In February 2007, the Company was named as a defendant in a lawsuit brought by Evelyna Cantwell and Jack Cantwell, individually, and also doing business as the principals of Byrd-Walsh International, LLC, in United States Federal District Court for the Southern District of Florida against the Company and its former Chairman of the Board and Chief Executive Officer and current Chairman Emeritus, Philip M. Lynch. The lawsuit alleges causes of action for breach of contract, breach of implied contract, quasi contract, promissory estoppel, equitable estoppel, negligence, wrongful conversion, fraud, constructive fraud, misappropriation and violation of the Uniform Trade Secrets Act. The suit seeks unspecified injunctive relief as well as compensatory and punitive damages in an unspecified amount which, based on the allegations of the complaint, may be claimed by plaintiffs to be in an amount in excess of $45 million. Based on the allegations in the complaint and the Company’s understanding of relevant facts and circumstances, the Company believes that the claims made by the Cantwells and Byrd-Walsh in this lawsuit are without merit and the Company intends to vigorously defend against them. Because this matter is in the early stage, the Company cannot estimate the possible loss or range of loss, if any, associated with its resolution. The amounts claimed in this lawsuit are substantial, however, and, there can be no assurance that the ultimate resolution of the matter will not result in a material adverse effect on the Company’s business, financial condition or results of operations.

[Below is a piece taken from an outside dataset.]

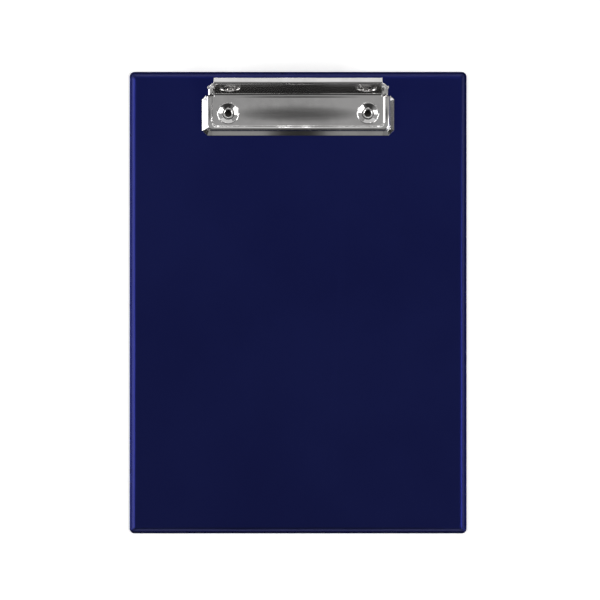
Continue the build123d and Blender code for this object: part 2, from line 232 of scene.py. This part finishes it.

In June 2007, the U.S. Internal Revenue Service concluded its audit of the Company’s U.S. federal income tax returns for fiscal 2004 and 2005. As a result of such audit, the Company paid the IRS approximately $25,000 in additional payroll taxes. The Company also agreed in principle with the IRS to adjustments that will result in the additional payment of approximately $60,000 in income tax and interest. As a result of the audit, the IRS has also taken the position that the Company failed to withhold and has assessed against the Company approximately $505,000 of payroll taxes and individual income taxes on travel and other expense reimbursements made to Philip M. Lynch, the Company’s former Chairman of the Board and Chief Executive Officer and current Chairman Emeritus, and commissions payments made to Inter Alia Holding Co. under that certain former Manufacturer’s Representative Agreement dated as of October 1, 1976 and as subsequently amended thereafter between the Company and Inter Alia, which agreement has since been terminated. Inter Alia beneficially owns approximately 24.9% of the Company’s outstanding common stock, and Philip M. Lynch, the Company’s former Chairman of the Board and Chief Executive Officer and current Chairman Emeritus, and G. Patrick Lynch, the Company’s current President and Chief Executive Officer, are shareholders of Inter Alia. The Company disagrees with the IRS’ position on withholding and is in the process of appealing the matter. Because the Company believes that it has valid legal grounds for appeal, it has determined that a loss is not probable at this time as defined by SFAS 5, “Accounting for Contingencies.” However, there can be no assurance that the ultimate resolution of the matter will not result in a material adverse effect on the Company’s business, financial condition or results of operations."